2016 was a mixed year for NFV.
On the plus side, there were more and more announcements of deployments for NFV-based services. In addition, major NFV open source initiatives were started or expanded.
There were also negatives in 2016. Telcos were slow to move forward with NFV, and they spoke loudly about the issues that needed to be addressed relating to standards, performance, cost and automation.
How will NFV fare in 2017? Here are my predictions:
1. Mainstream NFV Deployments by Tier 1 Operators
We have already seen a number of small deployments of NFV-based services in 2016. I predict that 2017 will be the year when those limited excursions become the mainstream. The scale of the deployments may still be limited, but they will be the leading edge of an oncoming wave.
2. Multi-Vendor Solutions
Some of the large traditional suppliers of hardware appliances and software systems have been publicly embracing a multi-vendor approach, but their actions speak to a preference for closed or tightly controlled ecosystems. My prediction is that in 2017 we will see buyers demanding that these closed systems be opened up.

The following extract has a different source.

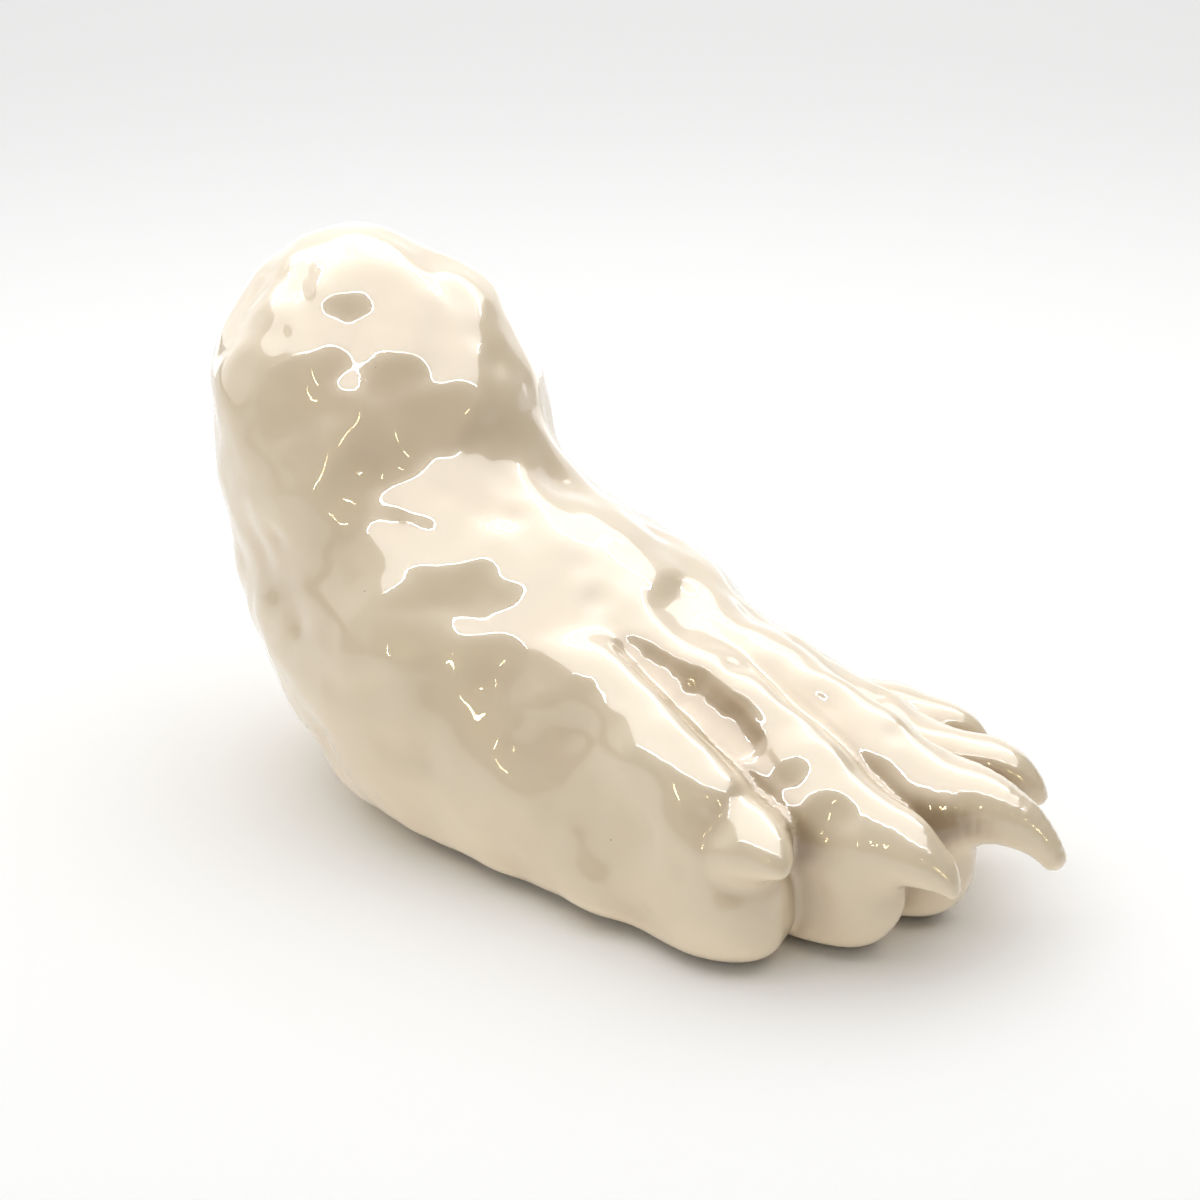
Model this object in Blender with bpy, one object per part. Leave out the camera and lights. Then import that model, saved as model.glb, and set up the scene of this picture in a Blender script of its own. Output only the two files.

3. Acquisitions of Software Companies
The growth of NFV and SDN will continue to increase the value attributed to software. As a result, I predict we will see a growing number of traditional appliance, system and/or application-specific integrated circuit (ASIC) suppliers acquiring software-only VNF companies. These acquisitions will be positioned as bolstering the product portfolio of the acquirers. Unstated will be the fact that they need the acquired products and technology to catch up.
4. Security Moves to the Forefront
In 2016, we saw the advent of distributed denial of service (DDOS) attacks powered by low-cost and ubiquitous consumer devices such as webcams and DVRs. This raises the specter of attackers using NFV infrastructure in a similar fashion. My outlook is that securing NFV infrastructure and the hosted VNFs will become a major point of emphasis for operators and suppliers.
5. Open Source Projects NFV MANO
There are a number of open source projects for NFV management and orchestration (MANO), including Open Source MANO, Open-O, Tacker, XoS and eCOMP (maybe). This plethora of projects is too large and dilutes the ability to make progress. In 2017, I believe we will see the decline of at least one of these projects, leading to its absorption into one of the others.
2017 Will be a Year of Change for NFV
So those are my predictions. Do you agree with them? If not, how do you see 2017 playing out?
In any event, I predict you will agree with me that 2017 has big changes in store for NFV.